-- START Provided material --

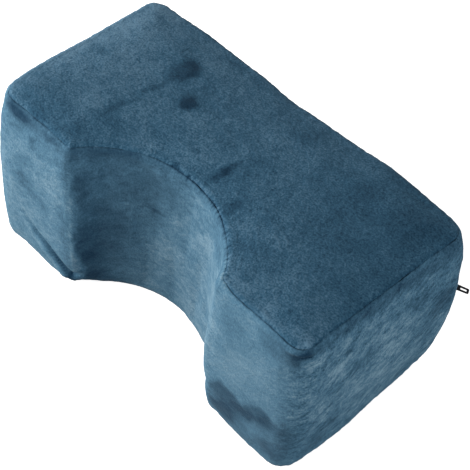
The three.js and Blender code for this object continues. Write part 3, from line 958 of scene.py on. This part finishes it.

-- END Provided material --
-- START Provided material --

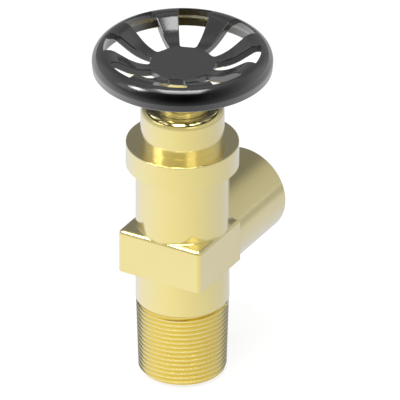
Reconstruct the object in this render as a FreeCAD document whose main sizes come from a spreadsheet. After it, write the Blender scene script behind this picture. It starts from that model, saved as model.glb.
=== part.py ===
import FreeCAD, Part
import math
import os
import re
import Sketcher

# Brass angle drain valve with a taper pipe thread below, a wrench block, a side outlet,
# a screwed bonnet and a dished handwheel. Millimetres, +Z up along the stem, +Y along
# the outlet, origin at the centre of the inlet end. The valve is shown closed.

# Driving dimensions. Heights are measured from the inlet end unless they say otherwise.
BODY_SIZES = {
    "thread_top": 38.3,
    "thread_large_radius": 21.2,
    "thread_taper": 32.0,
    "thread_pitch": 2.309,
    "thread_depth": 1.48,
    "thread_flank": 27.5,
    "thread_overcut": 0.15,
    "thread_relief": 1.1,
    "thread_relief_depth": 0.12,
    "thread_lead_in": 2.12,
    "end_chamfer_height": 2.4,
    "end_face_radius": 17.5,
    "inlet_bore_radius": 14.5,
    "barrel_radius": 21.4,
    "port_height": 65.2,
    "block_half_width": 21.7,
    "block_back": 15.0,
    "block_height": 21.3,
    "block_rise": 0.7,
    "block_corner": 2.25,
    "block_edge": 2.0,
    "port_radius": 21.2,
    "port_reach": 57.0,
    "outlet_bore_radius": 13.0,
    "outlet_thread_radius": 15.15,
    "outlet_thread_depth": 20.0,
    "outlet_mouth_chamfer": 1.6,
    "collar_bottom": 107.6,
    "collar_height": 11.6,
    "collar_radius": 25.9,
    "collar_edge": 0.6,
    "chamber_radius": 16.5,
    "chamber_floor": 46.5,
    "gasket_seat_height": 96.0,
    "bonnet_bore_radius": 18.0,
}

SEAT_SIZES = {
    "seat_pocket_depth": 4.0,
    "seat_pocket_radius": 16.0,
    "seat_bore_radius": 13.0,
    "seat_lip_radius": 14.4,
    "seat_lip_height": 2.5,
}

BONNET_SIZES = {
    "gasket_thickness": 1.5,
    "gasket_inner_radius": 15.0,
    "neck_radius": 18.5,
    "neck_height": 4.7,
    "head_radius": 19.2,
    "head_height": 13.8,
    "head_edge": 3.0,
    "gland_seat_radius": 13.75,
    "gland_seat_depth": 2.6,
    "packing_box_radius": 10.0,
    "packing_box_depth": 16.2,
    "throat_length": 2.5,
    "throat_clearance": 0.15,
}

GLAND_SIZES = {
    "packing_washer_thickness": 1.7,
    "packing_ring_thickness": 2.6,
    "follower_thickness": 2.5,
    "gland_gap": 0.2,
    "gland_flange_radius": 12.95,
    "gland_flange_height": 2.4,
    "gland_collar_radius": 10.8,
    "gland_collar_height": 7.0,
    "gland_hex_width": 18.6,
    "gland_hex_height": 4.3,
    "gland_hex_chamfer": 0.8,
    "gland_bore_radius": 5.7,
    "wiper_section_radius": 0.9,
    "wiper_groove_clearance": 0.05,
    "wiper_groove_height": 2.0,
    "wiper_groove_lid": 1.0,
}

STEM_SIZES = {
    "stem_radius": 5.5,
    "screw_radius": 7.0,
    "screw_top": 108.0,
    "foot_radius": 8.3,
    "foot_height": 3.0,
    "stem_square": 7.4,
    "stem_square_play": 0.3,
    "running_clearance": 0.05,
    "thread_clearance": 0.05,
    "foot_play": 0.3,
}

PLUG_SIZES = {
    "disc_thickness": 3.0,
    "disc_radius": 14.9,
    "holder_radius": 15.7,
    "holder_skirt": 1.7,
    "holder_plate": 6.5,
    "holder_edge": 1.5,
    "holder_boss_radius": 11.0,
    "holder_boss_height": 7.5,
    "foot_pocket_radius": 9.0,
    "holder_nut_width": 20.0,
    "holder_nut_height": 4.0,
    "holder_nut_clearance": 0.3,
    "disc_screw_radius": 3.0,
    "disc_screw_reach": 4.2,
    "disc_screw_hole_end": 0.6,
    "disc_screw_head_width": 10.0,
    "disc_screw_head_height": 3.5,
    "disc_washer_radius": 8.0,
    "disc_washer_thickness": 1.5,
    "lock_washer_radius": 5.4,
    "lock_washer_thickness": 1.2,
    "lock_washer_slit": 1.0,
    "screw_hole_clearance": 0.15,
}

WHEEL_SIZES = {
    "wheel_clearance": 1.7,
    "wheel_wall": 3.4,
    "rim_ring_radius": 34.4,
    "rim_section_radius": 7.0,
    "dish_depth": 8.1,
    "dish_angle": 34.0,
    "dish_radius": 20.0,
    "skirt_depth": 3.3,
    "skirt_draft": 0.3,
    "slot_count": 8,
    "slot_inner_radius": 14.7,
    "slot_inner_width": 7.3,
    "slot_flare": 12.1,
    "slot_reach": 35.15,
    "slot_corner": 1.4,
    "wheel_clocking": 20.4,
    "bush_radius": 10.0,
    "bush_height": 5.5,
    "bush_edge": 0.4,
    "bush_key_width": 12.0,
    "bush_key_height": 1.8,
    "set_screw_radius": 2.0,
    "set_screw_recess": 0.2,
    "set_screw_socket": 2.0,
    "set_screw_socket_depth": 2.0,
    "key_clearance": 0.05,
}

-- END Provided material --

> Exercise description
In the listing above, find the line containing "Reconstruct the object" and the line containing "import Sketcher", then repeat those two lines and everything between them exactly.

> Complete response
Reconstruct the object in this render as a FreeCAD document whose main sizes come from a spreadsheet. After it, write the Blender scene script behind this picture. It starts from that model, saved as model.glb.
=== part.py ===
import FreeCAD, Part
import math
import os
import re
import Sketcher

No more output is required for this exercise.